• _INSTRUCTION_
Quote exactly the lines between the line containing "hide_parts(node_name)" and the line containing "sockets and threads.", counting those two lines as part of the range. Leave the rest out.

• _DATASET ENTRIES_
+ + + +

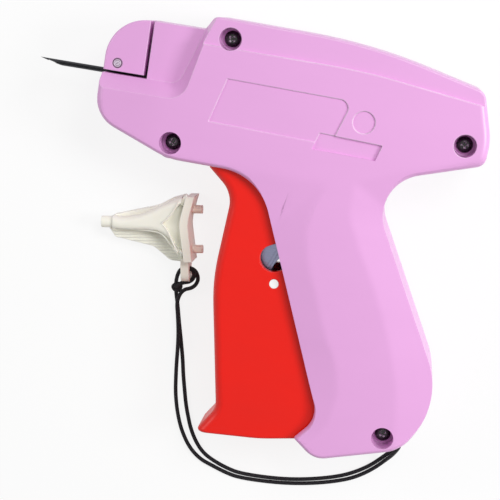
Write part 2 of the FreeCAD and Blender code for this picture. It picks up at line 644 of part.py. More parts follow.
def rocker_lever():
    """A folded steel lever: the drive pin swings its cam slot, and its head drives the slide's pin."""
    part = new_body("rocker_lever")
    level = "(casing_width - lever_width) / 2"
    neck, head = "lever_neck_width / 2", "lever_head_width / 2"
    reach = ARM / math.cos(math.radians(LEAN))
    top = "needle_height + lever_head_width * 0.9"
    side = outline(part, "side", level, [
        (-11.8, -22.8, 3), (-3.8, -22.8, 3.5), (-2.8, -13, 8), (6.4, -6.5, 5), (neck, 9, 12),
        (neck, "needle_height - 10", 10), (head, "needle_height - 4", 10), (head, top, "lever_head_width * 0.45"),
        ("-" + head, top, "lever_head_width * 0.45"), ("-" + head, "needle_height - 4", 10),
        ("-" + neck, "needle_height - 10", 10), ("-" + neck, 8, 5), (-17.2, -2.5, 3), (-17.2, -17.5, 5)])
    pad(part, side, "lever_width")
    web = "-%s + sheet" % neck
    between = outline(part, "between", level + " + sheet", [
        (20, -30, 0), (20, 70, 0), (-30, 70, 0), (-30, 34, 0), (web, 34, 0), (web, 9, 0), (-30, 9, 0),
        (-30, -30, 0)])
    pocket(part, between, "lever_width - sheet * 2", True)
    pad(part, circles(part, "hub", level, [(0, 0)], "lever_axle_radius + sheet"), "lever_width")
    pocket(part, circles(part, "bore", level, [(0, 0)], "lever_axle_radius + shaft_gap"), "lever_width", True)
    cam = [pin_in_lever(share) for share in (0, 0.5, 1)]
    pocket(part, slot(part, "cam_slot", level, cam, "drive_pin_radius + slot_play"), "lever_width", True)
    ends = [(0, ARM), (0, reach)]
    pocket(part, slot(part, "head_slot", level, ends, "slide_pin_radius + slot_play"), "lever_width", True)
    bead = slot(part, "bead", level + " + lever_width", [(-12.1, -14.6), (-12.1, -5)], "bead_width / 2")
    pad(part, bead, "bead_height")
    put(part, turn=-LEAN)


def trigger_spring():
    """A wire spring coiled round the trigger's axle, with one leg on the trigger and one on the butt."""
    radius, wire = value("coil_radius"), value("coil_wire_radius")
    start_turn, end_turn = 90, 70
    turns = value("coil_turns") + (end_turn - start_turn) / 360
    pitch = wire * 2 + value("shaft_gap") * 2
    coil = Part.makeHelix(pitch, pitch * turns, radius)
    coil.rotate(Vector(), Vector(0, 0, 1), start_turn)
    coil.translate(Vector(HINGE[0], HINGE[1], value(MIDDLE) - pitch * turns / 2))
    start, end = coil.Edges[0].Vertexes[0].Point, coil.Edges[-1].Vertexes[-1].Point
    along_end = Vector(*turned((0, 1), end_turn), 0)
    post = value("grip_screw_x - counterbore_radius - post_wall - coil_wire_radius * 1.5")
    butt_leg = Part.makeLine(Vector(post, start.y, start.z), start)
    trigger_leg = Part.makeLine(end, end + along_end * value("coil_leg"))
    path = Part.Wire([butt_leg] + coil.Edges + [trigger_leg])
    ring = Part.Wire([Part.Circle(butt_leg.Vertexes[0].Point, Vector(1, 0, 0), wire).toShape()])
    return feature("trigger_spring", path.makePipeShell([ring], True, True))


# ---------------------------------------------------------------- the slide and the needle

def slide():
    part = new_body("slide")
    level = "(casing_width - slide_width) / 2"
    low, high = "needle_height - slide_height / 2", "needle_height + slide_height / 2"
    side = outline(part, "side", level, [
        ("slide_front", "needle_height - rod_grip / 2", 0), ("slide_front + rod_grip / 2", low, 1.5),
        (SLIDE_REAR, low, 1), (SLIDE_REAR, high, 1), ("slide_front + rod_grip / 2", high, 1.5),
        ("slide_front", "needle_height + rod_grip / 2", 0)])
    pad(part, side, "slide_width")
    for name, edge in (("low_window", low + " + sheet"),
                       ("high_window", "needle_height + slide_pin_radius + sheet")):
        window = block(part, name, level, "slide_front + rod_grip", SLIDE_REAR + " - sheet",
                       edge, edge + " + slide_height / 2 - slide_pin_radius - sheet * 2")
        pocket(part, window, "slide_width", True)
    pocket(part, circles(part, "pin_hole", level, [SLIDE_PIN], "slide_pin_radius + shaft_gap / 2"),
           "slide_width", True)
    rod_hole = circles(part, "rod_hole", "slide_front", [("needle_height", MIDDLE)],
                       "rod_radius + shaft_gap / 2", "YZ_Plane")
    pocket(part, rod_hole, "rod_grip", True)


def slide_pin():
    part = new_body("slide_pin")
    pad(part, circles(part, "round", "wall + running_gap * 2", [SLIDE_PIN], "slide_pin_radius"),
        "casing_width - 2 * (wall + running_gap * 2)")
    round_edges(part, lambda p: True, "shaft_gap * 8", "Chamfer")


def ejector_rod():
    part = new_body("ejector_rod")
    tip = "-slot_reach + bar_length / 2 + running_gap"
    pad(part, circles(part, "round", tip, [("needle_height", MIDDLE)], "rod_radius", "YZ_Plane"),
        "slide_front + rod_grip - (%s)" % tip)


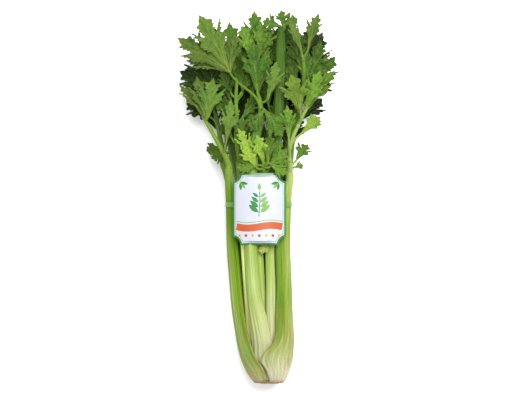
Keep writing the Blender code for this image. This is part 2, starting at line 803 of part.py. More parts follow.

+ + + +

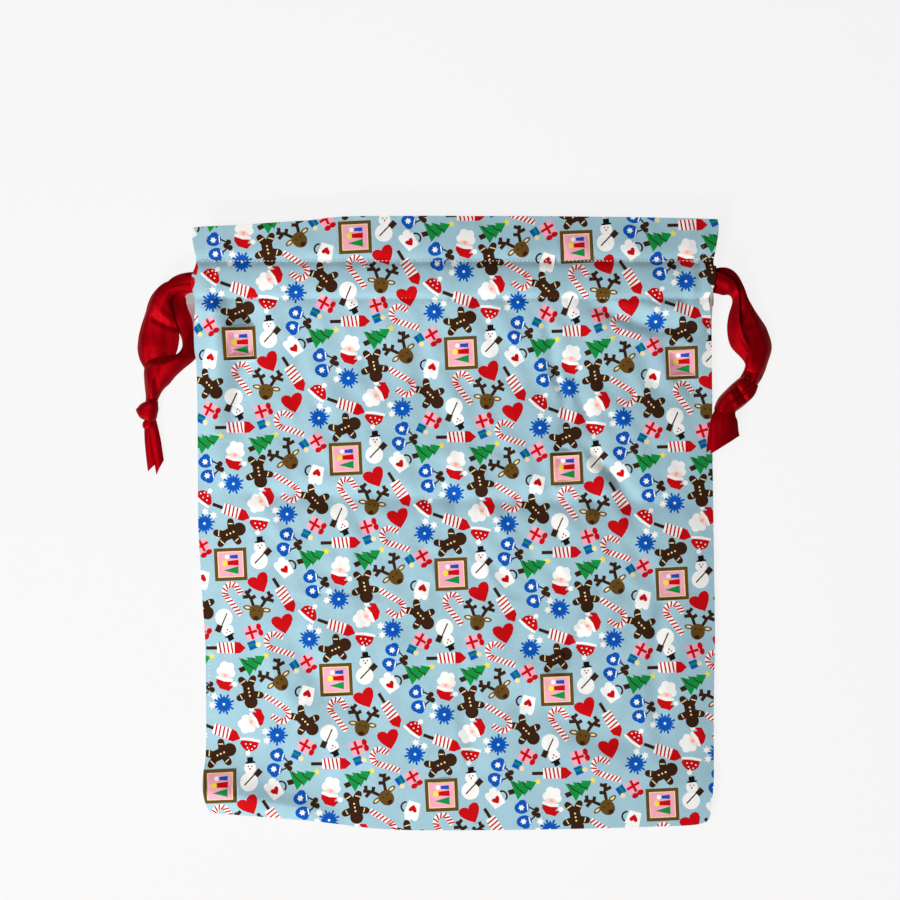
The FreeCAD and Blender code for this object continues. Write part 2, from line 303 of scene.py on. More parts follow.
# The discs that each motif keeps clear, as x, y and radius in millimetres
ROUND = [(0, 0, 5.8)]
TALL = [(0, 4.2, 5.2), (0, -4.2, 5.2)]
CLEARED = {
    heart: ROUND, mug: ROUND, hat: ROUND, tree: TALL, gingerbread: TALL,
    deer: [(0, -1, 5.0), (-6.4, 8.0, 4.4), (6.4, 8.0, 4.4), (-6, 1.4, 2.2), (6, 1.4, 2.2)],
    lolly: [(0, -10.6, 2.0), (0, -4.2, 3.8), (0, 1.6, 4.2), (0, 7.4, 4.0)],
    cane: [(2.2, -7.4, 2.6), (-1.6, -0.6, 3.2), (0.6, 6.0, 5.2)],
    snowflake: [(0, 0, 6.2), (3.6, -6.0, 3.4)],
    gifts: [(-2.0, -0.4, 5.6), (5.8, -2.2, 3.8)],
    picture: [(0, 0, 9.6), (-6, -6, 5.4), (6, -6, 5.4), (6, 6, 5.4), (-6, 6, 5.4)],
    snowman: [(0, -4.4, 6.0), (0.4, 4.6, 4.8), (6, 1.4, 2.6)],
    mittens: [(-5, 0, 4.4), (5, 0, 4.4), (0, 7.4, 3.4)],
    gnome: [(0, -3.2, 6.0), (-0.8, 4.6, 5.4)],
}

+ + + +

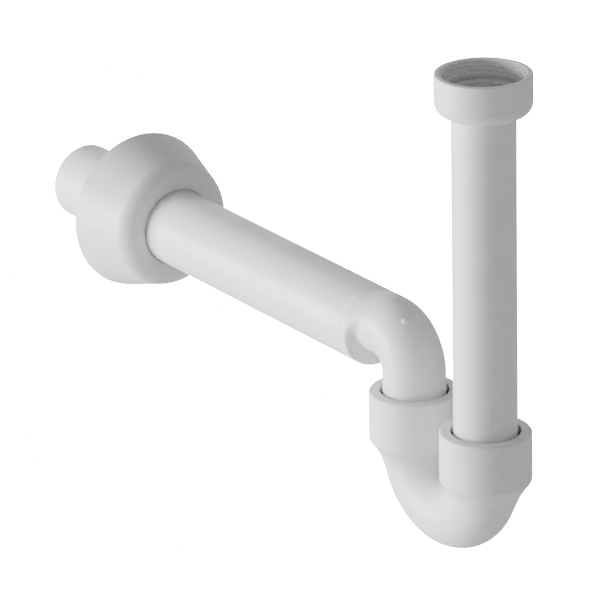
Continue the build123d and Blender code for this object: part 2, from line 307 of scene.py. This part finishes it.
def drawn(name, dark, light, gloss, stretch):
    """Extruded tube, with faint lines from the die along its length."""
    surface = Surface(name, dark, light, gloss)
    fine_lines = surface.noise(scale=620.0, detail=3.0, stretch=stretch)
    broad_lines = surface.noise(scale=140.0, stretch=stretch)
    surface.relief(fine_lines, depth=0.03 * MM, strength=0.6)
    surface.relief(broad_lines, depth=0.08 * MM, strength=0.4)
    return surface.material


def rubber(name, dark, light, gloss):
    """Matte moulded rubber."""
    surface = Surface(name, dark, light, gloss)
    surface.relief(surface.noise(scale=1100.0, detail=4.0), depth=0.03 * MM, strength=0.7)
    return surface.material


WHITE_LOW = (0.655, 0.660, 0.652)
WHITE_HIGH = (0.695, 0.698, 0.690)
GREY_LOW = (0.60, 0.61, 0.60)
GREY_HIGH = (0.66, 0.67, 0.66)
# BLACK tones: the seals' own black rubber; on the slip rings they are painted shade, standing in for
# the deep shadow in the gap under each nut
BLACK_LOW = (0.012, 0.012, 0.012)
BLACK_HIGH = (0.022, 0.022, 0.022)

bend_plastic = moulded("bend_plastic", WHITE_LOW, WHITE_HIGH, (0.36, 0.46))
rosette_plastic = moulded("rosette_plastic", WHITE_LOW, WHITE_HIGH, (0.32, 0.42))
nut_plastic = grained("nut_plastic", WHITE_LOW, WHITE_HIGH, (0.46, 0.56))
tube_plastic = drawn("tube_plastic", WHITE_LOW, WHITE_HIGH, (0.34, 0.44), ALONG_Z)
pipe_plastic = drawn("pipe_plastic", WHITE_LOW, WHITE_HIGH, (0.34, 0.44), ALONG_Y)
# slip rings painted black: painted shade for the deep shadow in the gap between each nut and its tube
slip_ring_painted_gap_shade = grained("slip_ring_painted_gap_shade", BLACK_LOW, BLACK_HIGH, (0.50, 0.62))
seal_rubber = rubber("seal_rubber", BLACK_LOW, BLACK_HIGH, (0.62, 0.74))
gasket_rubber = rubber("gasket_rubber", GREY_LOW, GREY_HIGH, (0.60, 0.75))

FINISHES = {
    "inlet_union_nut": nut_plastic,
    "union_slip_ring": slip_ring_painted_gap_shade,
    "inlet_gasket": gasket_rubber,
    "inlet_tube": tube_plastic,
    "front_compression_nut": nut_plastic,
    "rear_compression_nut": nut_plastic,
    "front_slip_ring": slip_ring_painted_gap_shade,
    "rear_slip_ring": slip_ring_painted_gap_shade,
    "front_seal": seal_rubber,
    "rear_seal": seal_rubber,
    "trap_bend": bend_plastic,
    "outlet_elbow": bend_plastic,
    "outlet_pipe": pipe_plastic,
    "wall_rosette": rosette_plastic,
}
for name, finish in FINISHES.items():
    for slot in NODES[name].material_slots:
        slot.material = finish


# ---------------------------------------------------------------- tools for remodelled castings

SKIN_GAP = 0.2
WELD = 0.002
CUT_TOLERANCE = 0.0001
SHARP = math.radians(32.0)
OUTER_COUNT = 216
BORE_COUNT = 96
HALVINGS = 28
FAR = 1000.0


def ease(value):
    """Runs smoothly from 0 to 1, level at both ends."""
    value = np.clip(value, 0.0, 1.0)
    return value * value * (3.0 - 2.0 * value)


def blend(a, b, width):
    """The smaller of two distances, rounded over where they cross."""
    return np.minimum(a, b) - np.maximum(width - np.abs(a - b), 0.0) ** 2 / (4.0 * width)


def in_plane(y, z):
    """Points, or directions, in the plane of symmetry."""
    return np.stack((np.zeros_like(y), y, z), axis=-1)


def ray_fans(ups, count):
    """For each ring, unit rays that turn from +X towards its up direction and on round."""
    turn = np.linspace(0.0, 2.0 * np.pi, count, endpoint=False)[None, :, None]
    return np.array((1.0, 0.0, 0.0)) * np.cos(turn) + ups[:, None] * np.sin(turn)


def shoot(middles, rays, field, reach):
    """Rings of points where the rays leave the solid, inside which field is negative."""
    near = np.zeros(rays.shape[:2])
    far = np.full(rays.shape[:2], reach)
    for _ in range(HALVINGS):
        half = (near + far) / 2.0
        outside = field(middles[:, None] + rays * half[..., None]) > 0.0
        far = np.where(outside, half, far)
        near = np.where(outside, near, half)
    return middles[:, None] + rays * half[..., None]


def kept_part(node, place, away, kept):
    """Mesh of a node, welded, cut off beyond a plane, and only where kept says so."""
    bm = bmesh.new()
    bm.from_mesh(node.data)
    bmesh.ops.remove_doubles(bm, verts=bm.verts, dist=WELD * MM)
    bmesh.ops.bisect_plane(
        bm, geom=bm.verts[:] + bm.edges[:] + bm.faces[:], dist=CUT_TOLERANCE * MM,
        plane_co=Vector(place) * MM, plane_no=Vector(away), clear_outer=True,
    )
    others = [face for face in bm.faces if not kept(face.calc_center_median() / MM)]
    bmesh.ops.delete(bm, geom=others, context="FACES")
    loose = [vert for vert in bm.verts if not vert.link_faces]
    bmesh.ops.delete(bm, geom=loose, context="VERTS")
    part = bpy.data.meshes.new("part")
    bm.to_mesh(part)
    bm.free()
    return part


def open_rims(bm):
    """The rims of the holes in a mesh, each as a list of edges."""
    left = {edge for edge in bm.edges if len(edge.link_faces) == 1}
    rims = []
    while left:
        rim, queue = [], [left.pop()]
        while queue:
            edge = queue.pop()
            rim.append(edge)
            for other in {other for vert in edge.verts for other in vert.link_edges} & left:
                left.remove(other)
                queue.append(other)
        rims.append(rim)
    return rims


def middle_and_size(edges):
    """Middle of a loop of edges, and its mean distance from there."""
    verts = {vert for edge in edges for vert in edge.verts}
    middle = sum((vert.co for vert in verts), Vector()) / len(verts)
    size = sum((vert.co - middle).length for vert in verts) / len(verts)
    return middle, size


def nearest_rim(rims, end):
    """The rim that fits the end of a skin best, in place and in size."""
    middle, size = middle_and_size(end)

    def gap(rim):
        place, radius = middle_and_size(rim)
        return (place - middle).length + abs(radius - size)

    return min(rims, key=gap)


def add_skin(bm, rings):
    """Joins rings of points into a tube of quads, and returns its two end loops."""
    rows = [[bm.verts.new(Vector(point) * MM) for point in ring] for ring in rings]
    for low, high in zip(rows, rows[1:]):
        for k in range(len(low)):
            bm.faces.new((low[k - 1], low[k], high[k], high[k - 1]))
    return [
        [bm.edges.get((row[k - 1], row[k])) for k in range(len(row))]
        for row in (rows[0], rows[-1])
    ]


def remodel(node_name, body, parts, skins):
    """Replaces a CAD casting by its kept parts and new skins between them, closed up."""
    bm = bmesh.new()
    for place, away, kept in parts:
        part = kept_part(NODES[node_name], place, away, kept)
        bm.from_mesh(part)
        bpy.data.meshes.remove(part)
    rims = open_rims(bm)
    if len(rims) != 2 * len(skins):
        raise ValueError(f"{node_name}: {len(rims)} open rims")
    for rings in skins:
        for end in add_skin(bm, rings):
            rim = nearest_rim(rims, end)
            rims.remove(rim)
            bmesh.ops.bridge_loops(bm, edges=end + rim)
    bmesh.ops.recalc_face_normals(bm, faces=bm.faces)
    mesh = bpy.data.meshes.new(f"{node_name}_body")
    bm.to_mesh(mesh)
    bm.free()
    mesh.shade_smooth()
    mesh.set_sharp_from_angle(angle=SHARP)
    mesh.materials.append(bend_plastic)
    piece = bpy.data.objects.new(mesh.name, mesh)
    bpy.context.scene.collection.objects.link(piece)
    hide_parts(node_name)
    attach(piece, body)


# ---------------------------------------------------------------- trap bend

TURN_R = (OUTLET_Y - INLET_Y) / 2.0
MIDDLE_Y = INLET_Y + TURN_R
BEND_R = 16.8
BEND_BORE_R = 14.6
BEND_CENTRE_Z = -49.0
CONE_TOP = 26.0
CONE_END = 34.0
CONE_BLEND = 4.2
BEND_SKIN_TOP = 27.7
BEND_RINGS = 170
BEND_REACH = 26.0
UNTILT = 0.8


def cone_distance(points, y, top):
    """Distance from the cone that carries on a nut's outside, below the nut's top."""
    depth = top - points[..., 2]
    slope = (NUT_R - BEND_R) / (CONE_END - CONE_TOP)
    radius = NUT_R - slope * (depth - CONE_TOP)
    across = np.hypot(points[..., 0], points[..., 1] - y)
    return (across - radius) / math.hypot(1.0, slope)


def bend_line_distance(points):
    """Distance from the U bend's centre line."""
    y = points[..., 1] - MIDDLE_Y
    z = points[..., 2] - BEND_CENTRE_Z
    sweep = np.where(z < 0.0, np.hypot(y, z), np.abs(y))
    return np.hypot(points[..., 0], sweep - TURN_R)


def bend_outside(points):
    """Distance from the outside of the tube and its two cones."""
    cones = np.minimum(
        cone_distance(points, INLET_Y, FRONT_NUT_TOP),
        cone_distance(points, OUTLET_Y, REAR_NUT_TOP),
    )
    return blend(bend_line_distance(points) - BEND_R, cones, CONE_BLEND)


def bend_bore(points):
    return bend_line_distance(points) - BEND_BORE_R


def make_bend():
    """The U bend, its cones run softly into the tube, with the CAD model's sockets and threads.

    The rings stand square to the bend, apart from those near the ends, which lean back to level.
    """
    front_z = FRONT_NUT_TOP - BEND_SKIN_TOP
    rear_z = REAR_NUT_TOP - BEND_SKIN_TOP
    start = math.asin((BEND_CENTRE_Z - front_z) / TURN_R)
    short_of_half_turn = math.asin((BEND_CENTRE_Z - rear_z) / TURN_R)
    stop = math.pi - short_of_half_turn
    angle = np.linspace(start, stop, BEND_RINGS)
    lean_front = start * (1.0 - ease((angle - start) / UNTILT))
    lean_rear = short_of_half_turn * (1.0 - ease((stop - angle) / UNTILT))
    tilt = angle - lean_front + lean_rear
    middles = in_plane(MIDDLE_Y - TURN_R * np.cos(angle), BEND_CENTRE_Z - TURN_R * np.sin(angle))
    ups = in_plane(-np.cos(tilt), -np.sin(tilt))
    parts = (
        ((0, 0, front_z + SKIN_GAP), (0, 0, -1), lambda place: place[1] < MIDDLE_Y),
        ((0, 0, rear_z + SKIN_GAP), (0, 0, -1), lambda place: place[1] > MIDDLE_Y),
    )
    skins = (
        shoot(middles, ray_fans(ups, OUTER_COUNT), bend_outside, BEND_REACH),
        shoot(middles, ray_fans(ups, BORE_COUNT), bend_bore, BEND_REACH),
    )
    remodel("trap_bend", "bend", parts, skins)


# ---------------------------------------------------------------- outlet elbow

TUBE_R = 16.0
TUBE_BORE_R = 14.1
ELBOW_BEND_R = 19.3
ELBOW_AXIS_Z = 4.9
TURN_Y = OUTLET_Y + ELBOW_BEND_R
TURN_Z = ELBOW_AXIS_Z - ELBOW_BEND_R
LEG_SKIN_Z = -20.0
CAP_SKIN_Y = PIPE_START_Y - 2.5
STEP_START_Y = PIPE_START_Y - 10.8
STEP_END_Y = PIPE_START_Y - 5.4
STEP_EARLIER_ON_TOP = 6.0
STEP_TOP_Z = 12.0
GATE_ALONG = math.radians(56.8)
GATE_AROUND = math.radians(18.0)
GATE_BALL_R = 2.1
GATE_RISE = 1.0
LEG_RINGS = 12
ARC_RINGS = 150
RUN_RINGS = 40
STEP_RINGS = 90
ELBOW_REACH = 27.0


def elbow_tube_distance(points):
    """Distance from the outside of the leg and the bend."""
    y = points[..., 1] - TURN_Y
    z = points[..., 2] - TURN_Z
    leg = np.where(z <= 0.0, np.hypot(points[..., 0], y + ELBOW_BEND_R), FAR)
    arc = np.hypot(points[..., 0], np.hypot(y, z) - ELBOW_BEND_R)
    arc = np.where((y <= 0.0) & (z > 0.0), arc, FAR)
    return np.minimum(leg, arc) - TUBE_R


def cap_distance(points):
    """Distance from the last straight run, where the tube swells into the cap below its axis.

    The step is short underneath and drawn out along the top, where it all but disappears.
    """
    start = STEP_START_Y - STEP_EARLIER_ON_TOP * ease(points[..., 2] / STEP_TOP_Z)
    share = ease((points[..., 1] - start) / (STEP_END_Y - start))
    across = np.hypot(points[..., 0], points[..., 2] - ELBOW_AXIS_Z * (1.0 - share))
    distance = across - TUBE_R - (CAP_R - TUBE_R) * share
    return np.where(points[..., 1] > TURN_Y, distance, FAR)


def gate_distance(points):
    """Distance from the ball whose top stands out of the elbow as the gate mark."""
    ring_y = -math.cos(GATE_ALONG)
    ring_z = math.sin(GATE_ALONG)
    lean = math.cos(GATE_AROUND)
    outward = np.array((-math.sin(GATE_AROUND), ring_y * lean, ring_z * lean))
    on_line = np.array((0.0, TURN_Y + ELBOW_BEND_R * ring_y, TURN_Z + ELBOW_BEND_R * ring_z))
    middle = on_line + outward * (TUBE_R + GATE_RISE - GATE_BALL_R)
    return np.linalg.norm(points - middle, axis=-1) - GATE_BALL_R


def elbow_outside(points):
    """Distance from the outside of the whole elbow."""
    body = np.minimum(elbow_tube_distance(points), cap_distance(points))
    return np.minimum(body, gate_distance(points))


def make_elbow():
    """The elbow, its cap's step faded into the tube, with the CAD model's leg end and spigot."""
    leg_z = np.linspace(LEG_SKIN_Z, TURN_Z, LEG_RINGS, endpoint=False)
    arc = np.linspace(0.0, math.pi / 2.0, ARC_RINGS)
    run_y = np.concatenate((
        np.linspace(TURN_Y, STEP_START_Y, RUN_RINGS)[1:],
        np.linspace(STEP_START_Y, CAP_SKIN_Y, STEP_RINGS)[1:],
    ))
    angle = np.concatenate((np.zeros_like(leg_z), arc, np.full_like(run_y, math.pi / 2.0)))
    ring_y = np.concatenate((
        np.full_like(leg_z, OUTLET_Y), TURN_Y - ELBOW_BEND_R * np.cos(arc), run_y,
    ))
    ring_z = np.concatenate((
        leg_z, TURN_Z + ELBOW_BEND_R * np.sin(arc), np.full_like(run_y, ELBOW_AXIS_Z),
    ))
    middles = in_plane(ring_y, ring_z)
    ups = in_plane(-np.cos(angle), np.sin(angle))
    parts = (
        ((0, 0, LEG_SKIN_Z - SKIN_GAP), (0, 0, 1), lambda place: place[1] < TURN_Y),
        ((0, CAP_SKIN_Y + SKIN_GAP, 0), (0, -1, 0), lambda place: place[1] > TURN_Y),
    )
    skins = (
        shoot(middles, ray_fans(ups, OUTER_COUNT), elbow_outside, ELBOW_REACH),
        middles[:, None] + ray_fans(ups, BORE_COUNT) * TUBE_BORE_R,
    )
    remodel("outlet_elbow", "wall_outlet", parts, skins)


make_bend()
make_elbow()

+ + + +

• _COMPLETE ANSWER_
    hide_parts(node_name)
    attach(piece, body)


# ---------------------------------------------------------------- trap bend

TURN_R = (OUTLET_Y - INLET_Y) / 2.0
MIDDLE_Y = INLET_Y + TURN_R
BEND_R = 16.8
BEND_BORE_R = 14.6
BEND_CENTRE_Z = -49.0
CONE_TOP = 26.0
CONE_END = 34.0
CONE_BLEND = 4.2
BEND_SKIN_TOP = 27.7
BEND_RINGS = 170
BEND_REACH = 26.0
UNTILT = 0.8


def cone_distance(points, y, top):
    """Distance from the cone that carries on a nut's outside, below the nut's top."""
    depth = top - points[..., 2]
    slope = (NUT_R - BEND_R) / (CONE_END - CONE_TOP)
    radius = NUT_R - slope * (depth - CONE_TOP)
    across = np.hypot(points[..., 0], points[..., 1] - y)
    return (across - radius) / math.hypot(1.0, slope)


def bend_line_distance(points):
    """Distance from the U bend's centre line."""
    y = points[..., 1] - MIDDLE_Y
    z = points[..., 2] - BEND_CENTRE_Z
    sweep = np.where(z < 0.0, np.hypot(y, z), np.abs(y))
    return np.hypot(points[..., 0], sweep - TURN_R)


def bend_outside(points):
    """Distance from the outside of the tube and its two cones."""
    cones = np.minimum(
        cone_distance(points, INLET_Y, FRONT_NUT_TOP),
        cone_distance(points, OUTLET_Y, REAR_NUT_TOP),
    )
    return blend(bend_line_distance(points) - BEND_R, cones, CONE_BLEND)


def bend_bore(points):
    return bend_line_distance(points) - BEND_BORE_R


def make_bend():
    """The U bend, its cones run softly into the tube, with the CAD model's sockets and threads.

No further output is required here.